Xilinx / Vitis-AI

Vitis AI is Xilinx’s development stack for AI inference on Xilinx hardware platforms, including both edge devices and Alveo cards.
https://www.xilinx.com/ai
Apache License 2.0
1.49k stars 634 forks source link

Is it possible to deploy my own QNN? #257

Open Kelvinyu1117 opened 3 years ago

Kelvinyu1117 commented 3 years ago

I would like to train the network with my own quantizer, it is possible to deploy such a model onto the board? The weights of the network are quantized in low precision but stored in fp32. All the model development will be done in using Pytorch.

niuxjxlnx commented 3 years ago

In general, Vitis-AI quantizer does not support customized quantization strategy because it is tightly related with hardware design. And I suggest you check our QAT(Quantization Aware Training) part in user guide, that maybe meet your requirement.

Kelvinyu1117 commented 3 years ago

I am trying to quantize the ResNet in Pytorch. What long time does it take typically? I am not sure that is it normal to wait for a long time on this stage? image

niuxjxlnx commented 3 years ago

According to the network throughput and layers number, the stage upper you shows will need minutes to several hours. The stage is in fast finetuning. You can limit the data items number in fast finetuning, for example, 1000, to accelerate the process.

Kelvinyu1117 commented 3 years ago

I can compile the model successfully. However, I encounter an error when I try to deploy to Alveo U50. I follow the example to write my code: https://github.com/Xilinx/Vitis-In-Depth-Tutorial/tree/master/Machine_Learning/Design_Tutorials/09-mnist_pyt-master

and I actually used get_child_subgraph_dpu() in the example directly: https://github.com/Xilinx/Vitis-In-Depth-Tutorial/blob/master/Machine_Learning/Design_Tutorials/09-mnist_pyt-master/files/application/app_mt.py

image but it gives me the following error image

It seems the error thrown by cs.get_attr("device"), I have used the command xir dump_txt <xmodel> <txt _file> to dump the model information to a text file and I can see there is a "device" attribute for the operators.

I have also tried to run the example directly instead of modifying it and writing my own code. For the example code mention above, I got the following error: image

I'm not sure how to debug this problem, can you give me some ideas?

[updated on 8 Feb] I can successfully run the example model now, but my code still throw the bad_cast error, I have logged the content of the subgraph and I found that for the example model, the .xmodel file can be correctly deserialized to a python dict, but it doesn't work for my code. I am not sure why.

image

[updated on 9 Feb] I can successfully quantize the network and run my network on U50 now. However, I found that the accuracy is very low(~11%) compare to the test result evaluated after quantization (90.51%). I am not sure is it related to the fact that I have run the above example network trained by MNIST before running my model that the bitstream of the example network may not be cleared? Can you give me some advice about this?

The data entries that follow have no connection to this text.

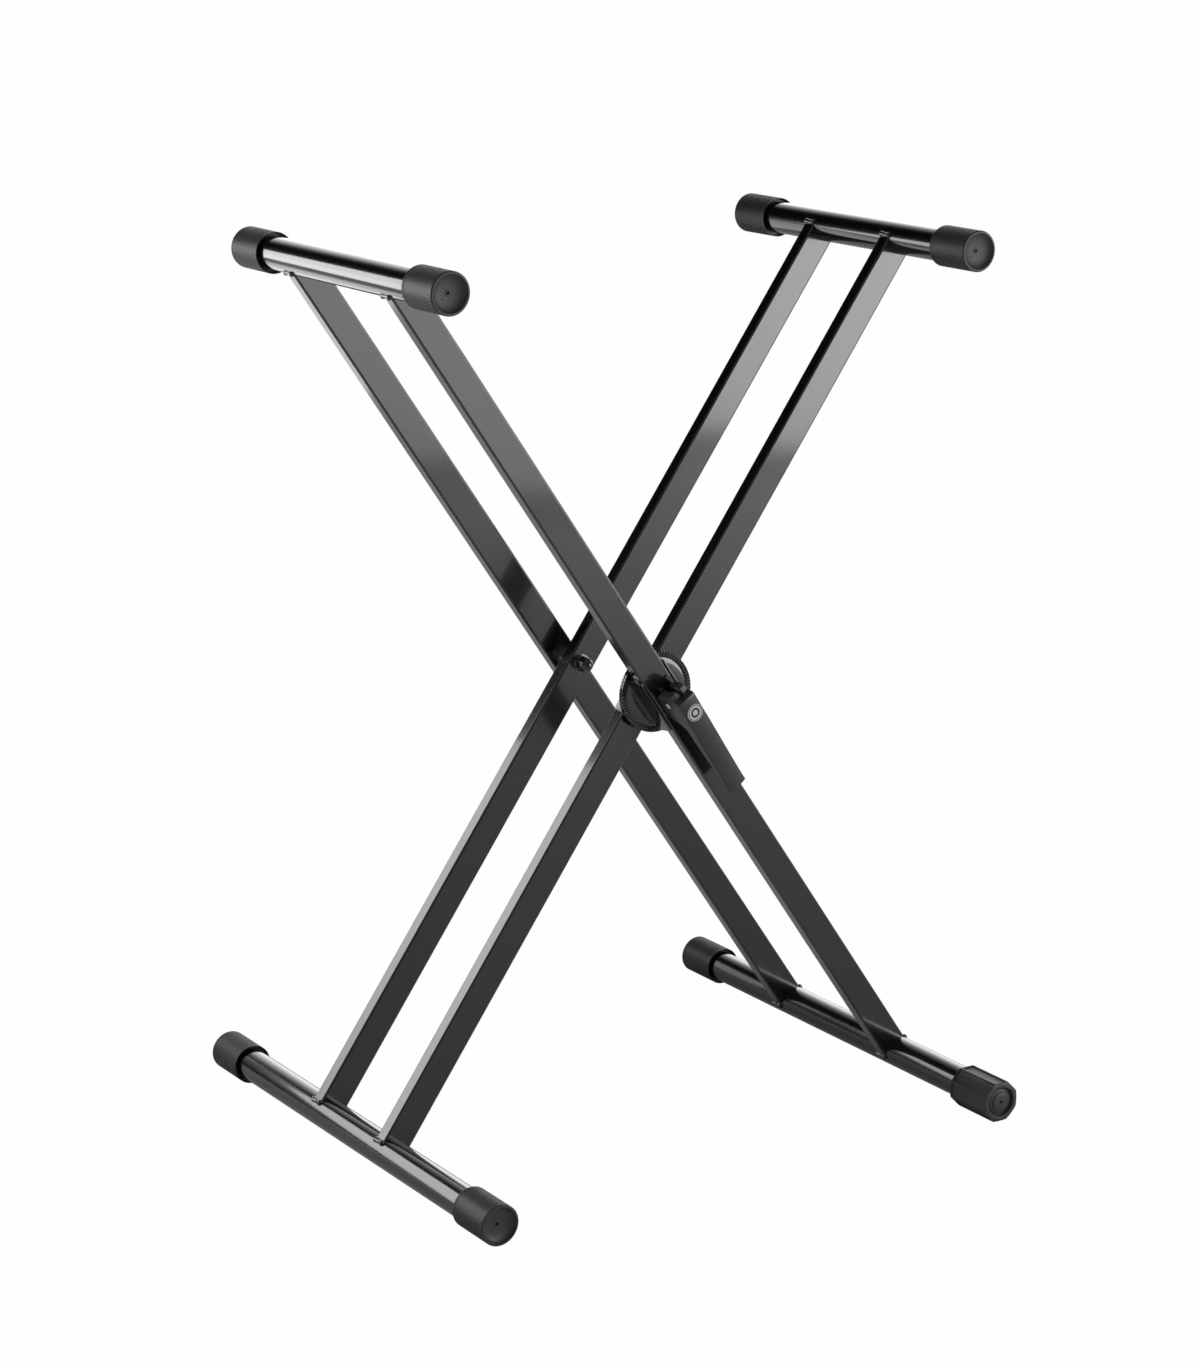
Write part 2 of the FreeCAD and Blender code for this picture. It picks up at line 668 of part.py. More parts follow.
# The badge lies on the crown, whose slope runs from the fork to the bend.
crown_run = "(lever_bend + lever_cam_end / 2)"
crown_fall = "(lever_crown - lever_crown_mid)"
badge_out = f"({OUTER_FACE} + lever_crown - {crown_fall} * (badge_place + lever_cam_end / 2) / {crown_run})"
badge = new_body("lever_badge")
badge_disc = badge.newObject("PartDesign::AdditiveCylinder", "Disc")
turn(badge_disc, (1, 0, 0), 90)
bind(badge_disc, Radius="badge_diameter / 2", Height="badge_thickness",
     Placement__Rotation__Angle=f"90deg + atan({crown_fall} / {crown_run})")
place(badge_disc, "0", f"-{badge_out}", "-badge_place")
lean(badge, OUTER)
register(badge, "lever_badge")

# ---- far pivot --------------------------------------------------------------------

ring("pivot_sleeve_far", FAR, "far_bolt_diameter / 2", "sleeve_diameter / 2", OUTER_BACK, OUTER_FACE)
ring("pivot_spacer_far", FAR, "far_bolt_diameter / 2", "spacer_diameter / 2", f"({INNER_FACE} + part_gap)",
     OUTER_BACK)
ring("pivot_bush_far", FAR, FAR_BORE, "bush_diameter / 2", INNER_BACK, INNER_FACE)
ring("pivot_washer_far_outer", FAR, "far_bolt_diameter / 2", "far_washer_diameter / 2", OUTER_FACE,
     f"({OUTER_FACE} + far_washer_thickness)")
ring("pivot_washer_far_inner", FAR, "far_bolt_diameter / 2", "far_washer_diameter / 2",
     f"({FAR_WASHER} - far_washer_thickness)", FAR_WASHER)

far_head = f"({OUTER_FACE} + far_washer_thickness)"
far_bolt_end = f"({DOME_SEAT} - dome_thread_depth)"
pivot_bolt = fuse([
    prism(NUT_SIDE_COUNT, "far_head_width / 2 / cos(30deg)", far_head, f"({far_head} + far_head_thickness)"),
    cylinder("far_bolt_diameter / 2", far_bolt_end, far_head),
], "pivot_bolt_far")
face_out(pivot_bolt, FAR)
place(pivot_bolt, z=PIVOT_HEIGHT)
register(pivot_bolt, "pivot_bolt_far")

dome_ball = document.addObject("Part::Sphere", "DomeBall")
bind(dome_ball, Radius="dome_radius")
place(dome_ball, z=DOME_START)
dome_solid = fuse([
    cylinder("dome_flange_diameter / 2", DOME_HEX, DOME_SEAT),
    prism(NUT_SIDE_COUNT, "dome_radius / cos(30deg)", DOME_START, DOME_HEX),
    dome_ball,
])
cap_nut = cut(dome_solid, cylinder("far_bolt_diameter / 2", far_bolt_end, f"{DOME_SEAT} + {SPARE}"),
              "pivot_cap_nut_far")
face_out(cap_nut, FAR)
place(cap_nut, z=PIVOT_HEIGHT)
register(cap_nut, "pivot_cap_nut_far")

# ---- check and write --------------------------------------------------------------

document.removeObject("Probe")
document.recompute()
for item in document.Objects:
    if "Invalid" in item.State or "Error" in item.State:
        raise RuntimeError(f"{item.Name} ({item.Label}) failed: {item.State}")
os.makedirs("parts", exist_ok=True)
for item in nodes:
    if item.Shape.isNull() or not item.Shape.isValid():
        raise RuntimeError(f"{item.Label} has no valid shape")
    item.Shape.exportStep(f"parts/{item.Label}.step")
    box = item.Shape.BoundBox
    print(f"{item.Label:26} solids {len(item.Shape.Solids)} volume {item.Shape.Volume:10.1f}",
          f"x {box.XMin:7.1f} {box.XMax:7.1f}", f"y {box.YMin:7.1f} {box.YMax:7.1f}",
          f"z {box.ZMin:6.1f} {box.ZMax:6.1f}")
print(len(nodes), "nodes")
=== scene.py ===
import math

import bmesh
import bpy
from mathutils import Matrix, Vector


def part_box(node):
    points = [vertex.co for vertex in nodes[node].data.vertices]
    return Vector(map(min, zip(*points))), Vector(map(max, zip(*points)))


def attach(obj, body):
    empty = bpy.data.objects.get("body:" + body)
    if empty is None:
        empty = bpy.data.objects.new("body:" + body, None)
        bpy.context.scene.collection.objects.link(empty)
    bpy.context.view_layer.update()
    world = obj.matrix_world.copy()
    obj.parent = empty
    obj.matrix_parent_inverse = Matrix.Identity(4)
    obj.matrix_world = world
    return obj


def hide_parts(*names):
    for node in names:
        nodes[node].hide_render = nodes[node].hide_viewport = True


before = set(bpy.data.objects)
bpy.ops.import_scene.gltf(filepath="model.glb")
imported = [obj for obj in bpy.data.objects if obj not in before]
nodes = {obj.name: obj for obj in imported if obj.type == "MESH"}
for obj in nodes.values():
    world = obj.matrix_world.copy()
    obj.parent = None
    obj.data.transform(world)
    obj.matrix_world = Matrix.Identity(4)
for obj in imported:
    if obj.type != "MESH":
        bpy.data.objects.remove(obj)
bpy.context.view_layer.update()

# ---- Leg frames -------------------------------------------------------------------
# Four rectangular steel tubes, 30 x 15 mm, in two crossed frames. They are powder
# coated in semi-gloss black, which leaves a faint orange-peel on every face.

MM = 0.001


def new_material(name, **values):
    """Start a material and return it with its node tree and shader."""
    material = bpy.data.materials.new(name)
    material.use_nodes = True
    tree = material.node_tree
    shader = tree.nodes["Principled BSDF"]
    for socket, value in values.items():
        shader.inputs[socket.replace("_", " ")].default_value = value
    return material, tree, shader


def new_socket(group, way, name, start=0.0):
    """Add one number to what a node group takes in or gives out."""
    socket = group.interface.new_socket(name, in_out=way, socket_type="NodeSocketFloat")
    socket.default_value = start


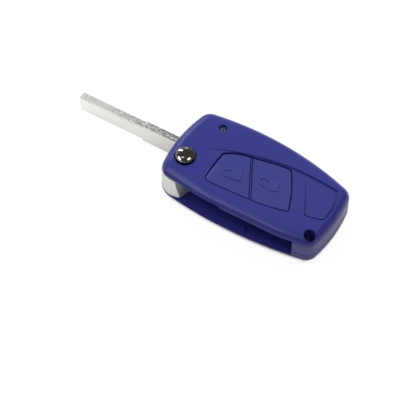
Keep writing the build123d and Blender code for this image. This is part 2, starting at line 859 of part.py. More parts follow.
# Battery tray: a front plate in the back wall of the slot, and a round cradle for the cell
with BuildPart() as battery_tray:
    with BuildSketch(Plane.XZ.offset(-slot_back)):
        with Locations((tray_middle, lock_z)):
            RectangleRounded(tray_right - tray_left, tray_plate_height, tray_corner)
    extrude(amount=-tray_plate_thickness)
    with BuildSketch(Plane.XY.offset(tray_bottom)):
        with Locations((cell_x, cell_y)):
            Circle(cradle_radius)
        with Locations((cell_x, slot_back + tray_plate_thickness / 2)):
            Rectangle(cradle_neck, cell_radius, align=(Align.CENTER, Align.MIN))
    extrude(amount=cradle_height)
    with Locations((cell_x, cell_y, tray_bottom + cradle_height)):
        CounterBoreHole(cell_radius - cell_ledge, cell_radius, cradle_height - cradle_floor)
    # Gap at the back of the cradle where the contact reaches in
    with BuildSketch(Plane.XY.offset(tray_bottom + cradle_floor)):
        with Locations((cell_x, cell_y + cell_radius)):
            Rectangle(contact_gap, 4 * cradle_wall)
    extrude(amount=cradle_height, mode=Mode.SUBTRACT)
    # Seat and hole of the lock
    with BuildSketch(Plane.XZ.offset(-slot_back)):
        with Locations((lock_x, lock_z)):
            Circle(lock_head_radius + lock_gap)
    extrude(amount=-lock_head_thickness - 2 * lock_gap, mode=Mode.SUBTRACT)
    with BuildSketch(Plane.XZ.offset(-slot_back)):
        with Locations((lock_x, lock_z)):
            Circle(lock_shank_radius + lock_shank_gap)
    extrude(amount=-tray_plate_thickness, mode=Mode.SUBTRACT)
battery_tray.part.label = "battery_tray"


# Quarter-turn lock of the tray, in its open position
with BuildPart() as tray_lock:
    with BuildSketch(Plane.XZ.offset(-slot_back - lock_gap)):
        with Locations((lock_x, lock_z)):
            Circle(lock_head_radius)
    extrude(amount=-lock_head_thickness)
    with BuildSketch(Plane.XZ.offset(-slot_back - lock_gap)):
        with Locations((lock_x, lock_z)):
            Rectangle(3 * lock_head_radius, lock_slot_width)
    extrude(amount=-lock_slot_depth, mode=Mode.SUBTRACT)
    with BuildSketch(Plane.XZ.offset(-cam_front)):
        with Locations((lock_x, lock_z)):
            Circle(lock_shank_radius)
    extrude(amount=cam_front - slot_back - lock_gap - lock_slot_depth)
    with BuildSketch(Plane.XZ.offset(-cam_front)):
        with Locations((lock_x, lock_z)):
            SlotOverall(2 * cam_length, cam_width)
            Rectangle(2 * cam_length, cam_width, align=(Align.MAX, Align.CENTER), mode=Mode.SUBTRACT)
            Circle(cam_width / 2)
    extrude(amount=-cam_thickness)
tray_lock.part.label = "tray_lock"


pieces = (
    upper_case,
    lower_case,
    lock_button,
    unlock_button,
    button_pad,
    led_lens,
    flip_button,
    flip_spring,
    key_head,
    blade,
    blade_pin,
    battery_tray,
    tray_lock,
)
os.makedirs("parts", exist_ok=True)
for piece in pieces:
    export_step(piece.part, "parts/" + piece.part.label + ".step")
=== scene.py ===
from math import cos, pi, radians, sin

import bmesh
import bpy
from mathutils import Matrix, Vector


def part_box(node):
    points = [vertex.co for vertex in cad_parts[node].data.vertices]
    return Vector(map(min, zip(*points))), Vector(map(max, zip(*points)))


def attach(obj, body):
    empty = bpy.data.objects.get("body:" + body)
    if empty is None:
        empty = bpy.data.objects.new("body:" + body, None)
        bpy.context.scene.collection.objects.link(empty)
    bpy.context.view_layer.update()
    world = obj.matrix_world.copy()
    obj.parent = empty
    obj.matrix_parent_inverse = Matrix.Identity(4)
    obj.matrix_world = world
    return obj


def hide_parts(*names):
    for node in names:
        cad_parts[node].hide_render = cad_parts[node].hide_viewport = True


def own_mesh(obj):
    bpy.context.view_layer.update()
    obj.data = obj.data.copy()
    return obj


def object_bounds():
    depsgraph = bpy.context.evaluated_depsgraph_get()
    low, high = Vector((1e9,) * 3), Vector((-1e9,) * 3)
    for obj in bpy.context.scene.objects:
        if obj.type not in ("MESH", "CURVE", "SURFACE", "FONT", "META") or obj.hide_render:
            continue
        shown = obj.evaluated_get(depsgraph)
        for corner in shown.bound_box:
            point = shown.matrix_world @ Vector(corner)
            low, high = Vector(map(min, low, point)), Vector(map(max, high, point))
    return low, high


bl_info = {
    "name": "Flip key remote shell",
    "version": (1, 0, 0),
    "blender": (4, 5, 0),
    "location": "View3D > Sidebar > Key shell",
    "description": "Finishes, button symbols, lights and camera for a flip key remote shell",
    "category": "Object",
}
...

lishixlnx commented 3 years ago

Use one classic data as the test data, then compare the input layer of your U50 network and the input layer of your qantized network, make sure they are same (or almost same), if not, please improve your deploy code to make it same. then compare the output layer of your U50 network and the output layer of your qantized network, check if they are same or with much difference.
if they are same (or alost same), then check your deploy code of the post-process part. if they are different, you should check your network.

Kelvinyu1117 commented 3 years ago

Thank you for your comments, I have successfully deployed the model on U50. However, is it possible to know the model size/resource usage before/after quantization? As the model is quantized into 8 bit, there should be some reduction in model size?

niuxjxlnx commented 3 years ago

Hi, @Kelvinyu1117 :

Model size/resource statistic summary will be supported in next release. Model size should be reduced by 8 bits quantization, but may not be proportional.

Kelvinyu1117 commented 3 years ago

So, is it not possible to get those information at this moment? For example, can I write some script to calculate the result?

niuxjxlnx commented 3 years ago

Yes, it is possible.

Kelvinyu1117 commented 3 years ago

Can you give me some advice for writing those scripts to get the resource utilization?

niuxjxlnx commented 3 years ago

You can use some modules to do this, such as thop/torchstat/torchsummary.

Kelvinyu1117 commented 3 years ago

How about the quantized model statistics? Can I use the same approach? As the weight has been quantized into lower bit width.

niuxjxlnx commented 3 years ago

In quantizer, weight are still float value but the value were changed to (quantization step * a integer value in [-128, 127)). So nothing special for quantizatized weights on size among quantization, you can get float model weights count and calculated quantized weights size if weights values are integer.

Kelvinyu1117 commented 3 years ago

So you mean the model size = number of total trainable params * quantized weights size (8 bits/4bits/2bits)?

The quantization is done by the AI quantizer (8bits), I think the values of the weights are integer right?

Also, I would like to know if I want to get the summary of the quantized model, should I instantiate the model class generated by NNDCT after quantization and compilation, and apply torchsummary to that object?